When The War With Iran Becomes a Political Tool for Both U.S. Parties

People march while taking part in a protest against the U.S.-Israeli war with Iran, and against conflict in Lebanon, Wednesday, April 8, 2026, in New York. (AP Photo/Ryan Murphy)

 

Trump pledged a quick end to the Iran war, but the reality is far more unstable. On Feb. 28, 2026, Ali Khamenei, the supreme leader of Iran, was assassinated by joint forces of Israel and the United States. Since then, the conflict has continued through waves of U.S. attacks, Iranian retaliation, and mounting fears of a broader regional escalation. As of April 8, 2026, the two sides have not reached a final peace settlement. Instead, they only entered a two-week ceasefire arrangement, under which the United States agreed to suspend military strikes, and Iran agreed to halt retaliatory actions and restore navigation through the Strait of Hormuz. Yet the core disputes behind the conflict have not been resolved, and further negotiations are still required. Why is it taking so long?

This is where Washington’s domestic politics becomes crucial. Republicans and Democrats are not “using” the war in the same way, but both parties clearly understand its political value. For Republicans, the war is first and foremost a question of preserving presidential authority. Trump remains the central leader of the Republican Party, and Republicans in Congress have largely defended his freedom to continue military action by invoking national security, the president’s role as commander in chief, and the claim that these strikes are limited rather than open-ended. Yet because Republicans control Washington, they also bear the growing burden of paying for the war. As costs rise and Congress faces pressure to approve new funding under the timeline imposed by the 1973 War Powers Resolution, the G.O.P. must defend not only Trump’s authority, but also the war’s expanding price, uncertain goals, and the internal divisions it is beginning to expose within the party. If Congress does not approve the action, all military operations must be terminated after 60 days. (The president can, however, invoke a 30-day extension).

War creates an opportunity to reinforce executive power and present Trump as a decisive leader. This leaves Republicans in a difficult position: they benefit when Trump looks strong, but they risk severe damage if the war drags on, expands, or produces visible economic pain at home. Polls have shown that about six-in-ten Americans (61 percent) disapprove of Trump’s handling of the conflict. If the situation gets worse, the war could give the president a reason to claim more emergency powers. It could also weaken Congress’s ability to check and limit presidential action. In the name of crisis, the executive branch could keep pushing beyond its normal boundaries. The Twenty-Second Amendment still clearly prohibits any person from being elected president more than twice, but the constant testing of institutional boundaries is itself a dangerous warning sign for the American constitutional order.

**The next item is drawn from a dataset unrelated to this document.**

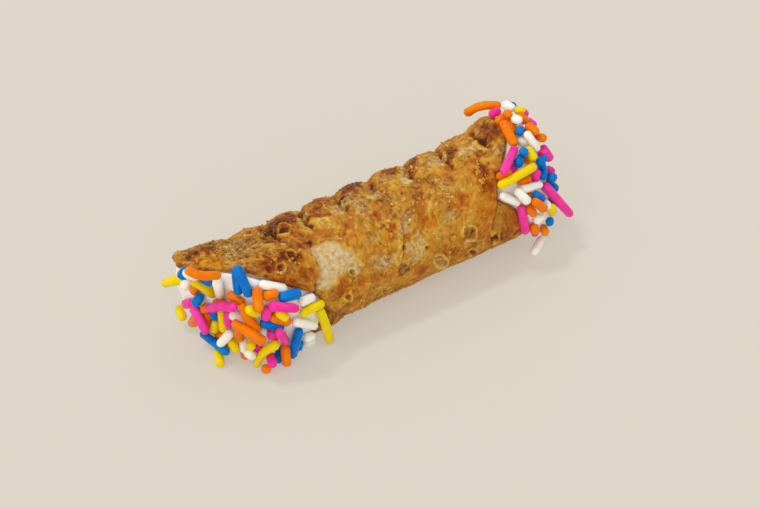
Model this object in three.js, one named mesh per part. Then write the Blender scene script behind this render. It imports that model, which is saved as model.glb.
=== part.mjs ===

Democrats, by contrast, are not best understood as wanting the war itself to continue. Their public position has been to challenge Trump’s legal authority to sustain the conflict without stronger congressional authorization. Democrats have denounced Trump’s actions while pushing war powers measures. Several Democratic leaders, including former Vice President Kamala Harris, have explicitly described the conflict as a “war of choice,” borrowing the same language American politicians have often used to criticize Russia’s invasion of Ukraine. Yet even if Democrats do not want the war to continue militarily, they do have an obvious political incentive to let its consequences continue to unfold in the public sphere. The economic strain becomes a powerful campaign tool as the price of oil still remains much higher than pre-war levels. If the ceasefire collapses, or if Trump is seen as having overreached constitutionally, Democrats can use all of that to damage Republicans in the midterm elections.

As the war continues past 40 days, both parties are already trying to convert the conflict into a domestic advantage. Republicans want to preserve Trump’s room for action in the name of national security and executive authority. Democrats want the legal, economic, and political costs of Trump’s war to remain attached to him and his party. In the end, the greatest danger of the U.S.-Iran war may not be only what happens on the battlefield, but what happens in American politics.